The show does stretch the reason that the cops need Brian in the first place to a comical extent, however, but at least they attempt a reason at all. That plot blossoms out of Brian’s encounter with film protagonist Eddie Morra (Bradley Cooper), who first experienced the NZT drug four years ago and has since managed to buck the tricky fatality-related side effects that a few tests ran by the FBI encountered in the past. Eddie promises Brian the same treatment – the ability to avoid the painful side effects that the drug induces every 12 hours unless you take another pill – if Brian agrees that he’s ready to “have a life that most people can’t even begin to imagine.” Brian takes the red pill, and Limitless begins to move closer to its namesake than originally thought possible.
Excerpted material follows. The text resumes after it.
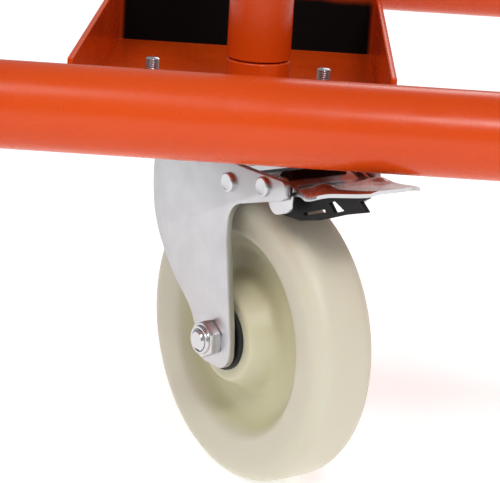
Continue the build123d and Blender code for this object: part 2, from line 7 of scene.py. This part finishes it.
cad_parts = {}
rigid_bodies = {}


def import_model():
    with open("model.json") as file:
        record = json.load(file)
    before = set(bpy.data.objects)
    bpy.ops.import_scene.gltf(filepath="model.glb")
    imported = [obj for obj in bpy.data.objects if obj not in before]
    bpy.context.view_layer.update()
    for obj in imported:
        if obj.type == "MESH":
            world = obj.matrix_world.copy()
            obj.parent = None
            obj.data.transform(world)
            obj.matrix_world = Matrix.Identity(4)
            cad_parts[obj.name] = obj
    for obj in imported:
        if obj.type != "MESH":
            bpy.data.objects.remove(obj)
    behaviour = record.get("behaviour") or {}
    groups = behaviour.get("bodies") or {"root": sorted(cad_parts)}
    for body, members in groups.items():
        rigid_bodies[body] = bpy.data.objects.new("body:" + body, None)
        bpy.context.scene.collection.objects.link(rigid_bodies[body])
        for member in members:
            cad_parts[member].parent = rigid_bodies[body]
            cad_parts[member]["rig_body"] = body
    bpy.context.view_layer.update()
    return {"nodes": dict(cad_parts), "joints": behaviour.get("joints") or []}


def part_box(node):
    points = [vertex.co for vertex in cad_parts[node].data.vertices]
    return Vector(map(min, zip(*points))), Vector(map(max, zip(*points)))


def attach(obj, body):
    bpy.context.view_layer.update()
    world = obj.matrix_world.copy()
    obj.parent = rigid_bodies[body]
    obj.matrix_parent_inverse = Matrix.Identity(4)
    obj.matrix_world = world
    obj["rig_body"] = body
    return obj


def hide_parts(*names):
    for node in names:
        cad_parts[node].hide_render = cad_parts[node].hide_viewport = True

“If Brian is gonna take NZT anyway, then every time he takes it he becomes the smartest person in the world,” Rebecca tells her boss by the pilot’s end. “That’s a resource. Let’s make it our resource.” As a built-in elevator pitch for the series as a whole, you can see why someone at CBS agreed to bet on turning a modestly successful thriller from four years ago into one of its patently functional procedural hits. Although we’re far from seeing how well this will all play out, there’s enough mystery laid down – who created NZT? How does Rebecca’s dad play into this? Can Bradley Cooper stick around, please? – that the future of the show has true potential, perhaps the most of any drama series so far this season. That’s its real superpower.

Good

Thanks to some interesting character dynamics, a just-weird-enough premise and some tantalizing teases of the show's future, I'd say Limitless as a whole is a pretty easy pill to swallow.